Si la SAS Diffusion des Produits du Bâtiment (DI PRO BA) sollicite la fixation au passif de la SARL Expo Luminaires de la somme de 444.114,82 € HT/HC correspondant à la différence entre le nouveau loyer de 121.000 € et le loyer fixé par la Cour d'appel de Caen, la cour rappelle néanmoins qu'elle statue en matière de loyers commerciaux et qu'il ne relève pas de sa compétence à ce titre de pouvoir condamner ou fixer au passif d'une société le montant d'un arriéré locatif pouvant éventuellement découler d'une différence entre le loyer initial et le loyer révisé par elle.

En conséquence, la SAS Diffusion des Produits du Bâtiment (DI PRO BA) sera déboutée de ce chef de demande.

3) Sur le dépôt de garantie

Aux termes du contrat de bail litigieux, un dépôt de garantie correspondant au quart du loyer HT a été stipulé par les parties.

Le montant du loyer révisé étant fixé à 121.000 €, le dépôt de garantie doit donc s'élever à 30.250 €.

Le montant initial du dépôt de garantie s'élevant à 19.632 € (un quart de 78.528 € HT/HC), il convient de fixer au passif de la SARL Expo Luminaires la créance tirée du différentiel en résultant, à savoir 10.618 €.

4) Sur les intérêts

Désormais, l'intérêt au taux légal dû à compter de la mise en demeure au sens de l'article 1231-6 du code civil ne peut résulter que du retard dans le paiement d'une créance certaine, liquide et exigible, ce qui n'est pas le cas en l'espèce en raison de l'indétermination du loyer pendant l'instance.
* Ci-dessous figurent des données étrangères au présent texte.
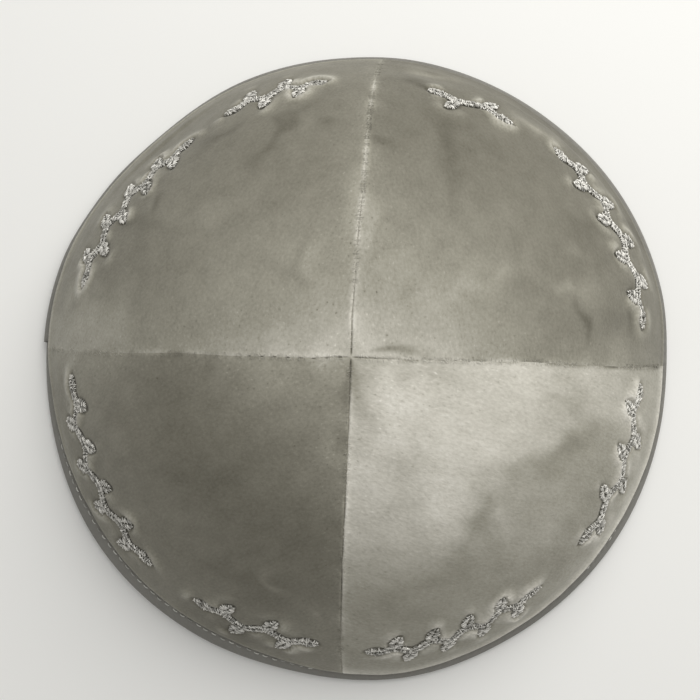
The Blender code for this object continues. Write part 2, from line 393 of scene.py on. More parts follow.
def times(tree, first, second):
    return outcome(tree, "ShaderNodeMath", {0: first, 1: second}, operation="MULTIPLY")


def noiseValue(tree, vector, scale, detail, roughness, seed):
    values = {"Vector": vector, "Scale": scale, "Detail": detail, "Roughness": roughness, "W": seed}
    return pick(tree, "ShaderNodeTexNoise", values, noise_dimensions="4D").outputs["Fac"]


def colourRamp(tree, value, stops):
    ramp = pick(tree, "ShaderNodeValToRGB", {"Fac": value})
    elements = ramp.color_ramp.elements
    while len(elements) < len(stops):
        elements.new(0.5)
    for element, (position, colour) in zip(elements, stops):
        element.position, element.color = position, (*colour, 1)
    return ramp.outputs["Color"]


def addBump(tree, shader, strength, distance, height):
    values = {"Strength": strength, "Distance": distance, "Height": height}
    give(tree, outcome(tree, "ShaderNodeBump", values), shader.inputs["Normal"])


def newMaterial(name, values):
    material = bpy.data.materials.new(name)
    material.use_nodes = True
    shader = material.node_tree.nodes["Principled BSDF"]
    for label, value in values.items():
        shader.inputs[label].default_value = value
    return material, material.node_tree, shader


def addStudio():
    scene = bpy.context.scene
    scene.view_settings.view_transform = "Standard"
    scene.view_settings.look = "None"
    world = bpy.data.worlds.new("paleRoom")
    scene.world = world
    world.use_nodes = True
    background = world.node_tree.nodes["Background"]
    background.inputs["Color"].default_value = (*studio["roomColour"], 1)
    background.inputs["Strength"].default_value = studio["roomStrength"]
    data = bpy.data.lights.new("keyLamp", "AREA")
    data.shape, data.size = "DISK", studio["keySize"]
    data.energy, data.color = studio["keyPower"], studio["keyColour"]
    lamp = addObject("keyLamp", data)
    lamp.location = studio["keyPlace"]
    lamp.rotation_euler = (-Vector(studio["keyPlace"])).to_track_quat("-Z", "Y").to_euler()
    data = bpy.data.lights.new("skylight", "SUN")
    data.energy, data.color = studio["skylightStrength"], studio["roomColour"]
    data.angle = math.radians(studio["skylightSpread"])
    addObject("skylight", data)


def addFloor():
    bm = bmesh.new()
    bmesh.ops.create_grid(bm, x_segments=8, y_segments=8, size=studio["floorWidth"] / 2)
    mesh = bpy.data.meshes.new("floor")
    bm.to_mesh(mesh)
    bm.free()
    floor = addObject("floor", mesh)
    material, tree, shader = newMaterial("paleTable", {
        "Roughness": studio["floorRoughness"], "Specular IOR Level": studio["floorShine"],
    })
    place = pick(tree, "ShaderNodeTexCoord").outputs["Object"]
    values = {"Vector": place, "Scale": studio["floorMottle"], "Detail": 3.0}
    mottle = pick(tree, "ShaderNodeTexNoise", values).outputs["Fac"]
    pale = studio["floorColour"]
    darker = [studio["floorDarker"] * c for c in pale]
    give(tree, colourRamp(tree, mottle, [(0, darker), (1, pale)]), shader.inputs["Base Color"])
    mesh.materials.append(material)


addStudio()
addFloor()
print("camera, light and floor are set")


# Sprigs of the embroidery: their ends, and their height up the wall as a share of the rim radius
sprigTable = table(
    "name panel start end above",
    ("back_right_1", "back_right", 5.9, 46.7, 0.21),
    ("back_right_2", "back_right", 56.4, 75.0, 0.26),
    ("back_left_1", "back_left", 96.1, 118.4, 0.24),
    ("back_left_2", "back_left", 126.9, 165.7, 0.25),
    ("front_left_1", "front_left", 183.6, 225.4, 0.23),
    ("front_left_2", "front_left", 236.2, 262.3, 0.23),
    ("front_right_1", "front_right", 271.7, 308.5, 0.21),
    ("front_right_2", "front_right", 320.0, 354.6, 0.22),
)

# A sprig: a wavy stem with a leaf on each crest and at its ends, worked in rows of silver thread
sprig = {
    "bandHeight": 0.0130,
    "stemWidth": 0.0016,
    "stemSteps": 16,  # to a wave
    "leafSteps": 12,
    "leafTip": 0.00012,
    "rowTip": 0.00008,
    "leafWidth": 0.0030,
    "leafLength": 0.0050,
    "leafLean": 62.0,
    "leafFullness": 0.75,
    "waveLength": 0.0118,
    "spread": 0.00055,  # how far the threads reach past the drawn edge
    "vein": 0.00009,  # half the dark gap between the two rows of a stem or leaf
    "threadRadius": 0.00015,
    "threadPitch": 0.00027,
    "threadBow": 0.00044,
    "slant": 24.0,
    "slantWander": 30.0,
    "threadTilt": 22.0,
    "threadShift": 0.00014,
    "sink": 0.00004,  # how far the thread's ends lie below the tips of the pile
}


def sprigSpace(row):
    above = row["above"] * cap["rimRadius"]
    around = float(meridian(downAt(above))[0])
    length = around * math.radians(row["end"] - row["start"])
    return above, around, length, (row["start"] + row["end"]) / 2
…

En vertu du nouvel article 1231-7, si les intérêts au taux légal courent à compter du prononcé du jugement de première instance en cas de confirmation par le juge d'appel, tel n'est pas le cas en l'espèce.

Dès lors, les intérêts ne commenceront à courir qu'à compter du présent arrêt, et sous réserve de leur suspension dans le cadre d'une procédure collective.

En raison de l'incertitude quant au prix du bail dû depuis le 1er juillet 2014, il n'y a pas lieu à capitalisation des intérêts.

5) Sur les demandes accessoires

Chaque partie conservera ses dépens d'appel, les dépens de première instance restant répartis ainsi que décidé par le premier juge.

En outre, il n'apparaît pas inéquitable de débouter les parties de leurs demandes respectives au titre de l'article 700 du code de procédure civile en cause d'appel, les dispositions du jugement querellé étant cependant confirmées de ce chef pour la première instance.

PAR CES MOTIFS,

LA COUR, statuant publiquement, par mise à disposition au greffe, après débats en audience publique, contradictoirement et en dernier ressort,

Déclare recevables les conclusions et pièces signifiées par la SAS Diffusion des Produits du Bâtiment (DI PRO BA) le 17 octobre 2023 ;

Infirme le jugement rendu par le Tribunal de grande instance de Caen le 27 avril 2017 sous le n°RG16/00006 sur le montant du loyer révisé et la condamnation de la SAS Diffusion des Produits du Bâtiment (DI PRO BA) à payer à la SARL Expo Luminaires les surloyers versés depuis le 1er juillet 2014 ;

Confirme pour le surplus la décision en toutes ses dispositions non contraires au présent arrêt ;

Statuant à nouveau,

Fixe à compter du 1er juillet 2014 le montant du loyer révisé à la somme de 110 € le m² par an soit 121.000 € par an HT/HC ;

Déboute la SARL Expo Luminaires de sa demande tendant à voir condamnée la SAS Diffusion des Produits du Bâtiment (DI PRO BA) à lui verser les surloyers versés depuis le 1er juillet 2014 ;

Fixe le montant du dépôt de garantie du par la SARL Expo Luminaires à la somme de 30.250 € HT/HC ;

Fixe au passif de la SARL Expo Luminaires le différentiel entre le dépôt de garantie initial et le nouveau dépôt de garantie ;

Y ajoutant,

Déboute la SAS Diffusion des Produits du Bâtiment (DI PRO BA) de ses demandes de fixation au passif de la SARL Expo Luminaires d'une créance tirée d'un arriéré locatif correspondant à la différence entre le nouveau loyer et celui fixé par la cour d'appel de Caen ;

Déboute les parties de leurs demandes formées au titre de l'article 700 du code de procédure civile en cause d'appel ;

Dit que les intérêts commenceront à courir à compter du présent arrêt ;

Dit n'y avoir lieu à capitalisation des intérêts ;

Dit que chaque partie conservera la charge de ses dépens d'appel.